• Given exercise
Word for word, restate the lines from the start of the data below through the line containing "return np.exp(-(((x - centre)".
** START Given data **
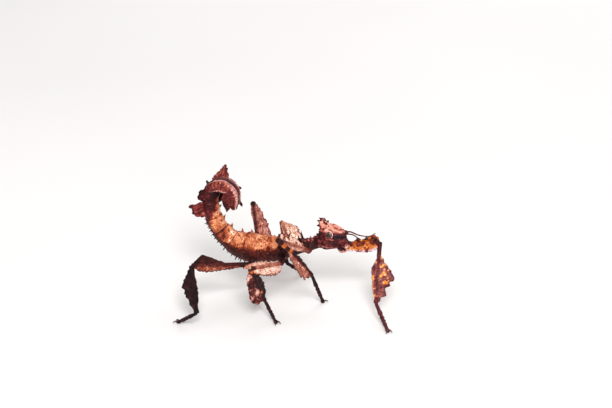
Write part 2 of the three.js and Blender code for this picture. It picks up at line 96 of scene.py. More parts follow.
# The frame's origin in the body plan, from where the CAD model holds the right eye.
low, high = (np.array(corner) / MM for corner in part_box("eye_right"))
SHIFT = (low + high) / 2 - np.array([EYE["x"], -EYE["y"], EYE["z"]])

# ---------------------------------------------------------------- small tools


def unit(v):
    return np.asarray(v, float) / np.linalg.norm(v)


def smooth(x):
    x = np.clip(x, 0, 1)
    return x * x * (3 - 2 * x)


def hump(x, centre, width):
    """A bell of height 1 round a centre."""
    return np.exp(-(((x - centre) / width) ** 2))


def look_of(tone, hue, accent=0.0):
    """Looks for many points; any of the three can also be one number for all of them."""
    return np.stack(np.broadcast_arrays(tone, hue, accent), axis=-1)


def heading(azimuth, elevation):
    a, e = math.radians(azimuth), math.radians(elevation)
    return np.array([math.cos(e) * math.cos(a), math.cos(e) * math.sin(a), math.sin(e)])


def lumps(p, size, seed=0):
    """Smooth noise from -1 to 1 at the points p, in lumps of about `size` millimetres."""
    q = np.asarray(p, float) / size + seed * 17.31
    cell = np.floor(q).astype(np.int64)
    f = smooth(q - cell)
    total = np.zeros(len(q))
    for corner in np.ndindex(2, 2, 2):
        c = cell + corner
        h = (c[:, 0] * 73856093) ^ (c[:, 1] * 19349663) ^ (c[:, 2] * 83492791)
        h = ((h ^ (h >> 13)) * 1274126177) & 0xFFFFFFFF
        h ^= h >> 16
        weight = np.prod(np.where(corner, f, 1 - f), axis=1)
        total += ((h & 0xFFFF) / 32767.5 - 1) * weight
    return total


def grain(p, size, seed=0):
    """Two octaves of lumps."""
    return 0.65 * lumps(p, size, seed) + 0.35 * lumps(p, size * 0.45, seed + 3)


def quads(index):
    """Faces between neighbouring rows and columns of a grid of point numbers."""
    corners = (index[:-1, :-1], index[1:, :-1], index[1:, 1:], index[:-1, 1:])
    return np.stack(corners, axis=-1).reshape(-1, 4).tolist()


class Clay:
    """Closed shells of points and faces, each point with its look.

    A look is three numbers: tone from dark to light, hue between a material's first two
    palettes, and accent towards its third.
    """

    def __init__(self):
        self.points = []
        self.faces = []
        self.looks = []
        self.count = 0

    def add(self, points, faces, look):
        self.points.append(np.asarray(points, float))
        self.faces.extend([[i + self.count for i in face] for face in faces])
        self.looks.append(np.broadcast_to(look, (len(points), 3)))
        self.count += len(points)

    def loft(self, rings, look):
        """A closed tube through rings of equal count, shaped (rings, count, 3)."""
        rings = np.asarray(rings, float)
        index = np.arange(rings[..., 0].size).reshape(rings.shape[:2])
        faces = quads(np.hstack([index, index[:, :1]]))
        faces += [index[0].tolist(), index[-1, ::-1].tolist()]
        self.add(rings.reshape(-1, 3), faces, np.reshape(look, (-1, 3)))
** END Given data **
• Exercise answer
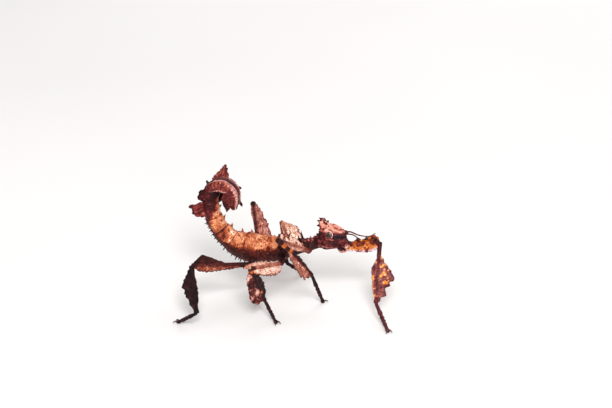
Write part 2 of the three.js and Blender code for this picture. It picks up at line 96 of scene.py. More parts follow.
# The frame's origin in the body plan, from where the CAD model holds the right eye.
low, high = (np.array(corner) / MM for corner in part_box("eye_right"))
SHIFT = (low + high) / 2 - np.array([EYE["x"], -EYE["y"], EYE["z"]])

# ---------------------------------------------------------------- small tools


def unit(v):
    return np.asarray(v, float) / np.linalg.norm(v)


def smooth(x):
    x = np.clip(x, 0, 1)
    return x * x * (3 - 2 * x)


def hump(x, centre, width):
    """A bell of height 1 round a centre."""
    return np.exp(-(((x - centre) / width) ** 2))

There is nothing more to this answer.